De invoering van de euro in 2002 leidde in Nederland tot veel scheve gezichten. Alles wat voorheen een gulden kostte, kostte ineens een euro. Maar de euro was ruim twee keer zoveel waard! Toch is Nederland er de afgelopen decennia flink op vooruitgegaan dankzij de euro, kopte nu.nl. Daar valt echter nog wel het een en ander op af te dingen.
De euro heeft iedere Nederlander deze eeuw ruim 21.000 euro opgeleverd volgens Alessandro Gasparotti en Matthias Kullas van de Duitse denktank Centre for European Policy. Dat beweren zij in hun rapport waarin ze de groei van acht landen in de eurozone vergeleken met landen buiten de eurozone. Dat is een heleboel geld, maar wat betekent dat cijfer nou precies?
Voor zover ik het begrijp lag het bbp (bruto binnenlands product) per hoofd van de bevolking in Nederland in de periode 1999 tot en met 2017 jaarlijks tussen de 300 en 3000 euro hoger dankzij de euro. Over die periode van bijna 20 jaar tellen die bedragen tot iets meer 21.000 euro op.
De auteurs maken bij de analyse gebruik van de zogenaamde synthetic control method. Ik moet eerlijk bekennen dat ik ook nog nooit van die methode heb gehoord. Zelfs in de econometriebijbel van Angrist en Pischke (Mostly harmless econometrics) komt deze methode niet voor. Helaas is de methodologieparagraaf in het rapport heel weinig specifiek.
Het idee van de methode is dat voor ieder land in de analyse een aparte controlegroep wordt samengesteld, bestaande uit landen waar de euro niet is ingevoerd.

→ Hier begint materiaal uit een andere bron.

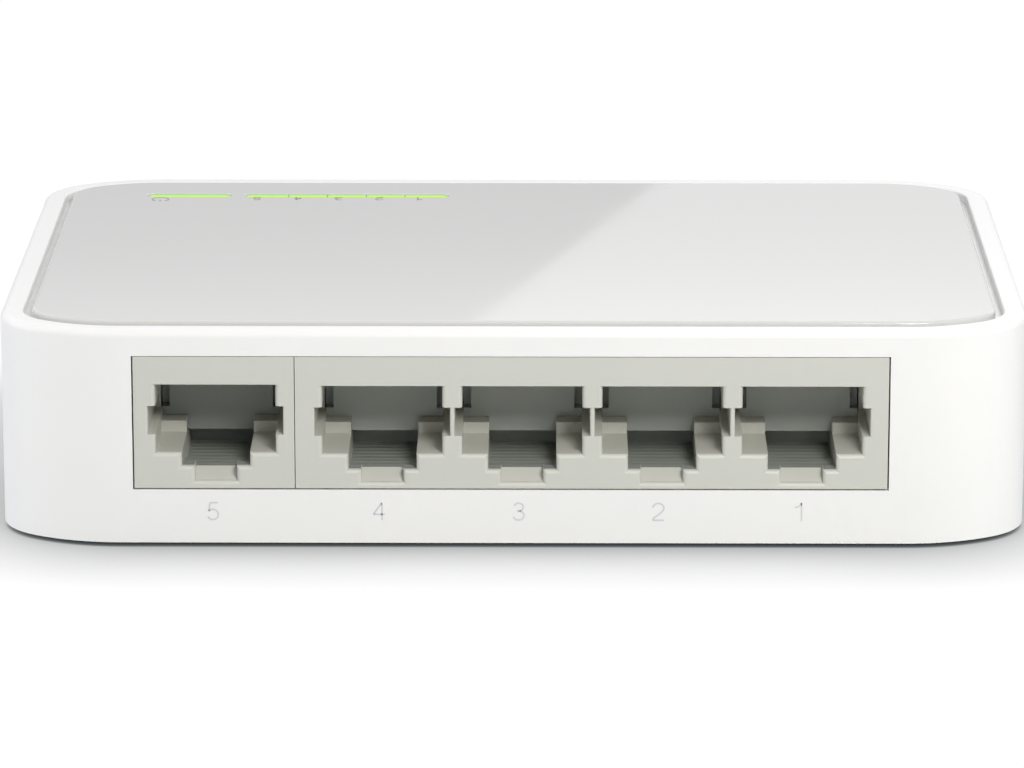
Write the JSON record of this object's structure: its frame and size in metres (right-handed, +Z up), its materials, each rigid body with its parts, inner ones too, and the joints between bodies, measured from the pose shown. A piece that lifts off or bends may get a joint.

Landen die voor de invoering van de euro vergelijkbaar waren qua bbp-groei en andere indicatoren die van invloed op het bbp zijn (bijvoorbeeld inflatie), worden zwaarder meegewogen dan landen die sterker afwijken. Zo is Nederland (in afnemende volgorde) met Denemarken, Nieuw-Zeeland, Japan en Singapore vergeleken.
Volgens het plaatje in de appendix van het rapport is het bbp in Nederland na de invoering van de euro (die volgens de stippellijn eerder in 1996 dan in 1999 plaats leek te vinden) sterker omhooggegaan dan het bbp van eerdergenoemde landen, wat tot de conclusie leidt dat Nederland welvarender is geworden door de euro. Maar hoeveel? Dat blijkt tegen te vallen.
De welvaartswinst van 21.000 euro is over bijna 20 jaar uitgesmeerd, wat neerkomt op iets meer dan 1000 euro per jaar. Inderdaad ligt het bbp per hoofd van de bevolking thans zo’n 1100 euro hoger dan het zonder de invoering van de euro zou zijn geweest, aldus de onderzoekers. Op een bbp per hoofd van zo’n 48.000 dollar (42.000 euro) is dat een welvaartsstijging van een paar procent. Leuk, maar niet wereldschokkend.
Nog erger is dat naast Nederland alleen Duitsland (vergelijkbare) groene cijfers laat noteren. Voor de Zuid-Europese landen is het effect zwaar negatief, iets wat in de discussie op nu.nl enorm onderbelicht bleef. Het ergst is Italië eraan toe, met inmiddels een bbp-verlies van bijna 9.000 euro op jaarbasis. Nauwelijks beter zijn Frankrijk en Portugal eraan toe. Spanje ontspringt de dans enigszins en Griekenland, dat de boel jarenlang geflest had, zit pas de laatste jaren in zwaar weer. De enige echte uitbijter is België, dat om de een of andere reden ook behoorlijk kwakkelt.
Volgens de onderzoekers is het probleem van de Zuid-Europese landen dat ze hun valuta niet meer kunnen devalueren, waardoor ze genadeloos weggeconcurreerd worden. De Noord-Europese landen hebben daar dan merkwaardig weinig van geprofiteerd, zodat het erop lijkt dat de eurozone er over de gehele linie zwaar op achteruit is gegaan.
Dat roept toch vragen op, want het voordeel van een gemeenschappelijke munt is toch dat handelsbarrières worden doorbroken. Geen eindeloze rijen meer voor geldwisselkantoren om je guldentjes voor francs of peseta’s in te wisselen voor de vakantie. Die voordelen zou je vroeg of laat toch in de economische cijfers moeten terugzien, zou je denken. Om de een of andere reden gebeurt dat niet. Ik zou graag van een econoom willen horen waarom niet. Heeft die dure “teuro” ons dan toch de das omgedaan?